**PROBLEM REQUIREMENTS**
Starting at the line that contains "Write part 2" and stopping at the line that contains "in satin varnish.", repeat every line exactly, the two end lines included, and nothing else.

**INPUT ROWS**
- - - - - - -
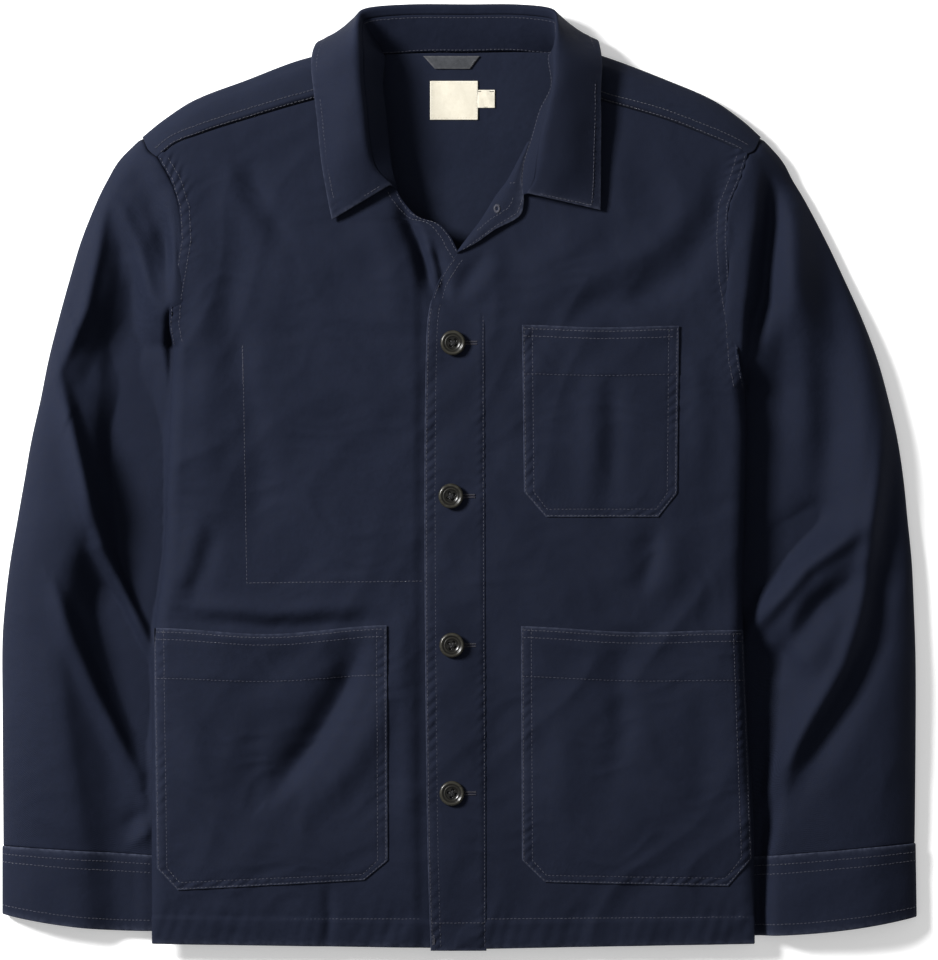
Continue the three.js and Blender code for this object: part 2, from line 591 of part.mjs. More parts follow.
- - - - - - -
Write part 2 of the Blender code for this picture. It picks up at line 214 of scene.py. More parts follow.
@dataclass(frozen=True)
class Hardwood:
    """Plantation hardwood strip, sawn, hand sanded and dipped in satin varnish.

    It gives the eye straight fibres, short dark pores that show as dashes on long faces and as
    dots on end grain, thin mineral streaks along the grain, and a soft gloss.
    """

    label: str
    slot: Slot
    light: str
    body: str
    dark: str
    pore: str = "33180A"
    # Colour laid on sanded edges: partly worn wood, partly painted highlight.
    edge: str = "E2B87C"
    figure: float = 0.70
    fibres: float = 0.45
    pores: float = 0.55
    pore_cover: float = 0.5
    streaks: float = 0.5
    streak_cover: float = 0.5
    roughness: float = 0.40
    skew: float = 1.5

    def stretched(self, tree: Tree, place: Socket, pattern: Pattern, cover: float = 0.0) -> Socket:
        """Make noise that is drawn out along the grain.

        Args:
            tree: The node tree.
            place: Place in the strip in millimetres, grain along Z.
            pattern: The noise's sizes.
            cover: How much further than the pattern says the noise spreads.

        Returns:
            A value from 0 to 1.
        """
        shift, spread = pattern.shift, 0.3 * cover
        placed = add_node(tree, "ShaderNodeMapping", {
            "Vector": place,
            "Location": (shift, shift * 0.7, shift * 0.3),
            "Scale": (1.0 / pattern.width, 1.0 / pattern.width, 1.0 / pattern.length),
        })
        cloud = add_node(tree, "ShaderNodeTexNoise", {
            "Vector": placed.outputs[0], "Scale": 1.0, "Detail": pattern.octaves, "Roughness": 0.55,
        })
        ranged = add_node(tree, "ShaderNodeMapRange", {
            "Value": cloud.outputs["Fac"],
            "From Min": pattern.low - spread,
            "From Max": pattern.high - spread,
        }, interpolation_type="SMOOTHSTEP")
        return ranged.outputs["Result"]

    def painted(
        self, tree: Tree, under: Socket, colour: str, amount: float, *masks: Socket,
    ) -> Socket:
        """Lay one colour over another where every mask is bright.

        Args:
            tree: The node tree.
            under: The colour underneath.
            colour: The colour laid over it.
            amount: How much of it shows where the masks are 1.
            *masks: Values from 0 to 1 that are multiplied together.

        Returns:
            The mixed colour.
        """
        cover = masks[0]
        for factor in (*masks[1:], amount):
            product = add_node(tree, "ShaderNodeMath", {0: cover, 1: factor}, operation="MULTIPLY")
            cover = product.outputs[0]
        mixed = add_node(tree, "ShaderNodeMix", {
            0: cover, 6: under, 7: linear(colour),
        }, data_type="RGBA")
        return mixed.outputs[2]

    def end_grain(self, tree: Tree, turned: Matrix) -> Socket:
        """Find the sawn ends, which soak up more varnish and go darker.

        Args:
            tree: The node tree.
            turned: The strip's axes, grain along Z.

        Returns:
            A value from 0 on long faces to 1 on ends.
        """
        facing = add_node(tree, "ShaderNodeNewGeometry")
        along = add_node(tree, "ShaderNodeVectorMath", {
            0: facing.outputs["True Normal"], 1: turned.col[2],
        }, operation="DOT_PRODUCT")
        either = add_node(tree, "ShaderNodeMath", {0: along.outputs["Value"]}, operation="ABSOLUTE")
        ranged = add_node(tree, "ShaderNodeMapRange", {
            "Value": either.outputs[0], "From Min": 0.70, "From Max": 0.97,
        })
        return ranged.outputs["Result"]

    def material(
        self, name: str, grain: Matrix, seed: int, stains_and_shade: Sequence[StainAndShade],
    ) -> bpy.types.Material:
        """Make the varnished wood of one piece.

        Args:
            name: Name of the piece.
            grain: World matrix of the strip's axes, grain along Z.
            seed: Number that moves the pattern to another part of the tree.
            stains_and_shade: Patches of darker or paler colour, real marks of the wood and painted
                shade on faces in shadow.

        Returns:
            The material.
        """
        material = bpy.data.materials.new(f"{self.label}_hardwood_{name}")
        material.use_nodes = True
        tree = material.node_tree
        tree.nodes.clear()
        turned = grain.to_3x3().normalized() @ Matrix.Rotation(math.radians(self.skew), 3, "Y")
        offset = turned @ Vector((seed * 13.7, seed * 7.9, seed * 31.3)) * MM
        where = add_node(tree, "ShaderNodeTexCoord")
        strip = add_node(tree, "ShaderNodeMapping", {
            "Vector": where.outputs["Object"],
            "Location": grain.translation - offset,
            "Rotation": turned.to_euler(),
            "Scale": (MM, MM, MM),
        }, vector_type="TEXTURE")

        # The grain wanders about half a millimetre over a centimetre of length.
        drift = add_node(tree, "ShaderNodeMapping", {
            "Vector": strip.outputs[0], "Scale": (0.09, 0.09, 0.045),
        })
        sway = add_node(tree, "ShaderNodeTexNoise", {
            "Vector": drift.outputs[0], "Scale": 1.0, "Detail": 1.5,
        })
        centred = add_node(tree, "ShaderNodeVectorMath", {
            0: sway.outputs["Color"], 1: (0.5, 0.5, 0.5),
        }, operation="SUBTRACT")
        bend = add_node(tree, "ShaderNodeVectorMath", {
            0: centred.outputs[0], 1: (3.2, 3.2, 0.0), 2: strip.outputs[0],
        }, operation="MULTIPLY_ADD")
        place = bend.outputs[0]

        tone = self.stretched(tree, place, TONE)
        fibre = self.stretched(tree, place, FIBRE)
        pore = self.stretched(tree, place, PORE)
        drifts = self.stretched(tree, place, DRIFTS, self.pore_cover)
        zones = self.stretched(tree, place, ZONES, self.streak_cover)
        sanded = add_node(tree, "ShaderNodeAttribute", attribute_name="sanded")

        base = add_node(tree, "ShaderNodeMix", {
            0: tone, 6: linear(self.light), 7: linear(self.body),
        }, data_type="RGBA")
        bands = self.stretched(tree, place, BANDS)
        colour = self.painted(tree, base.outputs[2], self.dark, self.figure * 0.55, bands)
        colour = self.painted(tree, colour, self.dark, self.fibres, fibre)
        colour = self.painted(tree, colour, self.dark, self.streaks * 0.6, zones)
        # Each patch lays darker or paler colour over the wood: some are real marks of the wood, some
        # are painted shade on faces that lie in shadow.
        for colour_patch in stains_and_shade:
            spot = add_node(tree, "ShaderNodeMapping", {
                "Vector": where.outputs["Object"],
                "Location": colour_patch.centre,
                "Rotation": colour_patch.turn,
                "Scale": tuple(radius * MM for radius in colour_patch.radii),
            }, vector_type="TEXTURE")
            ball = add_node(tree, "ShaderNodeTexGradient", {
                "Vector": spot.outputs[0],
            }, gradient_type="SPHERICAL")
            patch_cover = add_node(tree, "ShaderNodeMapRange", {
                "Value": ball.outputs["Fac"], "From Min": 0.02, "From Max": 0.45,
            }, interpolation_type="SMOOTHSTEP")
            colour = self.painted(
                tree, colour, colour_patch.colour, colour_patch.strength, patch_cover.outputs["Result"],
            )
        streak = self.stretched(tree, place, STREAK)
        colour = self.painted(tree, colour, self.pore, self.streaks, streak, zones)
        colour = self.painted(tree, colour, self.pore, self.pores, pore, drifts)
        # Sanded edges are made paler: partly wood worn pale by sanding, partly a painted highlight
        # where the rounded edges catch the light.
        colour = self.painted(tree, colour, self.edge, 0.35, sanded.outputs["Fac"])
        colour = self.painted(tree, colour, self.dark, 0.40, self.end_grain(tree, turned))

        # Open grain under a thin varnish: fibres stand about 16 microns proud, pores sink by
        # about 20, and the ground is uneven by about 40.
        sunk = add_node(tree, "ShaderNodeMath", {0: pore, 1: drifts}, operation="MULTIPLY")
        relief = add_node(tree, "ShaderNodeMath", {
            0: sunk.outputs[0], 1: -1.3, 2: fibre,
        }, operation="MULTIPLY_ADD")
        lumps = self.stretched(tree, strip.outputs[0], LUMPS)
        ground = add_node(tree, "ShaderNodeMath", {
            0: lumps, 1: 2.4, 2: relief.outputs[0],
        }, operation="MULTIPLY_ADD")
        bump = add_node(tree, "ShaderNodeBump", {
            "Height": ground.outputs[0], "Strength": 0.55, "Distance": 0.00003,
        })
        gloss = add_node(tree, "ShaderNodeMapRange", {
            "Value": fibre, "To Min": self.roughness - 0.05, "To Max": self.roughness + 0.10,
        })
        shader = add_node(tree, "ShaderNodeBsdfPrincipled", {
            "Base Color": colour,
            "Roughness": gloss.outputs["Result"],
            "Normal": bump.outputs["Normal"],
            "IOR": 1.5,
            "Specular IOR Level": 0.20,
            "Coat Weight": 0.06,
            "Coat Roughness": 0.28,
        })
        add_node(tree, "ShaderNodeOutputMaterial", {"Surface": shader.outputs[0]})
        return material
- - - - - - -
**EXPECTED ANSWER**
Write part 2 of the Blender code for this picture. It picks up at line 214 of scene.py. More parts follow.
@dataclass(frozen=True)
class Hardwood:
    """Plantation hardwood strip, sawn, hand sanded and dipped in satin varnish.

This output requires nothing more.